PROBLEM DETAILS:
Repeat exactly the lines of the listing below, please, starting with the first and ending with the line containing "return made.outputs[0]"; leave out the rest.

DATA EXTRACT:
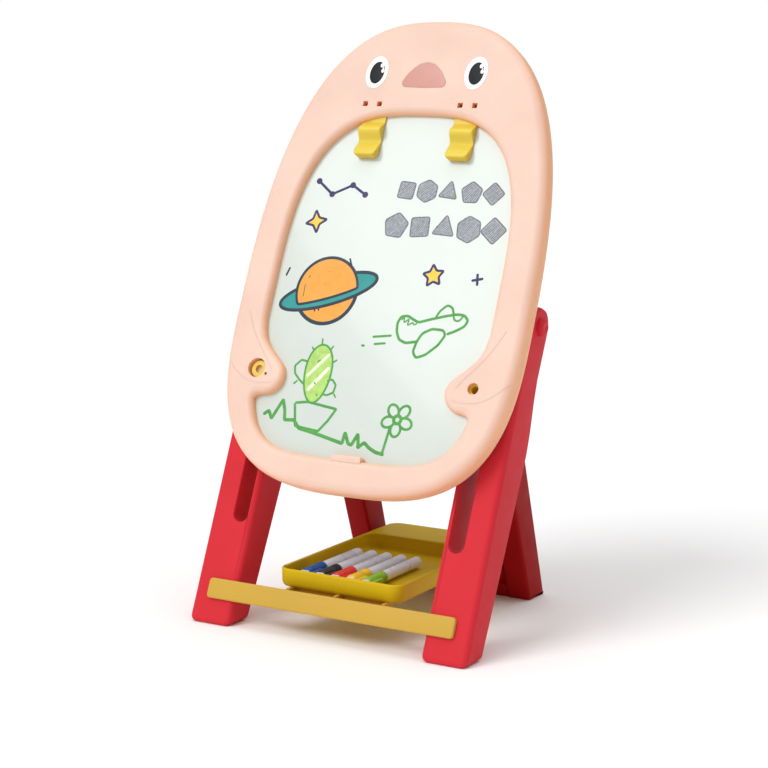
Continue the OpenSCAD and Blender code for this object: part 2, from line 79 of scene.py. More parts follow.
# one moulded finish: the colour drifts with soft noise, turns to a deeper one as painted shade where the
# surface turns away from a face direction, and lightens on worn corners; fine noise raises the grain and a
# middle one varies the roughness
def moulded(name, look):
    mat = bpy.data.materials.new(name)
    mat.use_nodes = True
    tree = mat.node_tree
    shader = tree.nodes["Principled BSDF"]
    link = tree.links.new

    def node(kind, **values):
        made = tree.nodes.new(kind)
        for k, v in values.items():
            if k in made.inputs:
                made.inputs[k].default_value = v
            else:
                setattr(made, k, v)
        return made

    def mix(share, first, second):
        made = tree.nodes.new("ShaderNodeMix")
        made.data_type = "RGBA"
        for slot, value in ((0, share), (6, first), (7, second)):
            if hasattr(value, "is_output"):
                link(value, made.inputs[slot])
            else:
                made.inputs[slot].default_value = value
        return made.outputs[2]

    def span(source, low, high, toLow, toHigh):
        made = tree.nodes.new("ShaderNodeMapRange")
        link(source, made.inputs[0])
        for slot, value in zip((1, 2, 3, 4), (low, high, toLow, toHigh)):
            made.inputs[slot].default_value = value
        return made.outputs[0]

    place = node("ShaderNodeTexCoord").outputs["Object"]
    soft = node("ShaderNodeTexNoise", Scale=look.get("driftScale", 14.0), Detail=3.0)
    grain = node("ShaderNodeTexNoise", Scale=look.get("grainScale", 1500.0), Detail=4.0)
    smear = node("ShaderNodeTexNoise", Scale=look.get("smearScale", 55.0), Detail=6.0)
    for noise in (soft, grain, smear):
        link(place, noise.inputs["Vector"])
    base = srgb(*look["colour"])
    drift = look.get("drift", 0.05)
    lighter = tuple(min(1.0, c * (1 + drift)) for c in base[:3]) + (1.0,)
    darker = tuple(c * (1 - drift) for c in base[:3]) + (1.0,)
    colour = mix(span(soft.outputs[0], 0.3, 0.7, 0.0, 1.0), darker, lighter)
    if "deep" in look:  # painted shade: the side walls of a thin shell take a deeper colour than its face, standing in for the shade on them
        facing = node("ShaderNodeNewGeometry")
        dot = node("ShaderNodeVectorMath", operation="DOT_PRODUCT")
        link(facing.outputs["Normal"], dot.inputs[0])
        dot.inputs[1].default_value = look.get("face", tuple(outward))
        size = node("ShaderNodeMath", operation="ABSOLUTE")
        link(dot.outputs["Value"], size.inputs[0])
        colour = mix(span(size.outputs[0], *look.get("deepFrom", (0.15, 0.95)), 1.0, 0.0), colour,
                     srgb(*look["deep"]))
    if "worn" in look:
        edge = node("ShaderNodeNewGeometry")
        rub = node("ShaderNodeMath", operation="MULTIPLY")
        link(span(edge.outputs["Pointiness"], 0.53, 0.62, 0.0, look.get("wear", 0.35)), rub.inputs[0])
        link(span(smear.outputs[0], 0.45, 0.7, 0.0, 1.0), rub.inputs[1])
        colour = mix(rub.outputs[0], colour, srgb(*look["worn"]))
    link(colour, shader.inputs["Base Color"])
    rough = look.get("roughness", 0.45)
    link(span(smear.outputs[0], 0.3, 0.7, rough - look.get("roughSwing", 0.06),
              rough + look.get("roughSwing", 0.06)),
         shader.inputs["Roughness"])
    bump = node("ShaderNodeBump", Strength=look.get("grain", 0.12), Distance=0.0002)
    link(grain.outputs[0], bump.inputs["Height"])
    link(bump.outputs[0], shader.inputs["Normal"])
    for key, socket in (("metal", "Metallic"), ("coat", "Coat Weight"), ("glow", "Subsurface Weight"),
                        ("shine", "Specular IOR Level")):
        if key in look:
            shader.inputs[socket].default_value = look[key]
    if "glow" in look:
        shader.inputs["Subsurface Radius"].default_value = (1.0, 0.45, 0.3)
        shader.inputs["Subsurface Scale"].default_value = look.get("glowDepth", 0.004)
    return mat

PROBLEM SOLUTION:
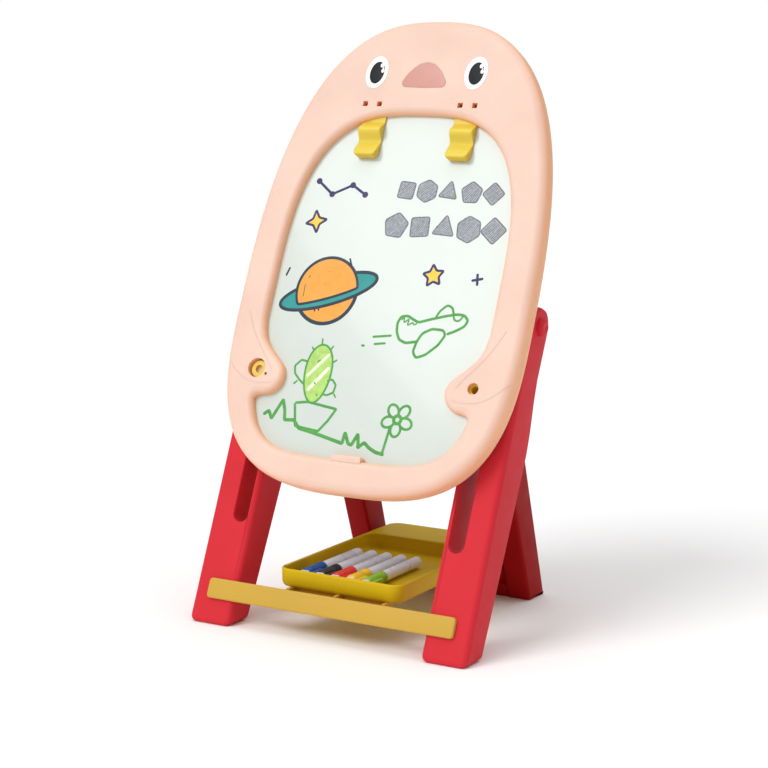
Continue the OpenSCAD and Blender code for this object: part 2, from line 79 of scene.py. More parts follow.
# one moulded finish: the colour drifts with soft noise, turns to a deeper one as painted shade where the
# surface turns away from a face direction, and lightens on worn corners; fine noise raises the grain and a
# middle one varies the roughness
def moulded(name, look):
    mat = bpy.data.materials.new(name)
    mat.use_nodes = True
    tree = mat.node_tree
    shader = tree.nodes["Principled BSDF"]
    link = tree.links.new

    def node(kind, **values):
        made = tree.nodes.new(kind)
        for k, v in values.items():
            if k in made.inputs:
                made.inputs[k].default_value = v
            else:
                setattr(made, k, v)
        return made

    def mix(share, first, second):
        made = tree.nodes.new("ShaderNodeMix")
        made.data_type = "RGBA"
        for slot, value in ((0, share), (6, first), (7, second)):
            if hasattr(value, "is_output"):
                link(value, made.inputs[slot])
            else:
                made.inputs[slot].default_value = value
        return made.outputs[2]

    def span(source, low, high, toLow, toHigh):
        made = tree.nodes.new("ShaderNodeMapRange")
        link(source, made.inputs[0])
        for slot, value in zip((1, 2, 3, 4), (low, high, toLow, toHigh)):
            made.inputs[slot].default_value = value
        return made.outputs[0]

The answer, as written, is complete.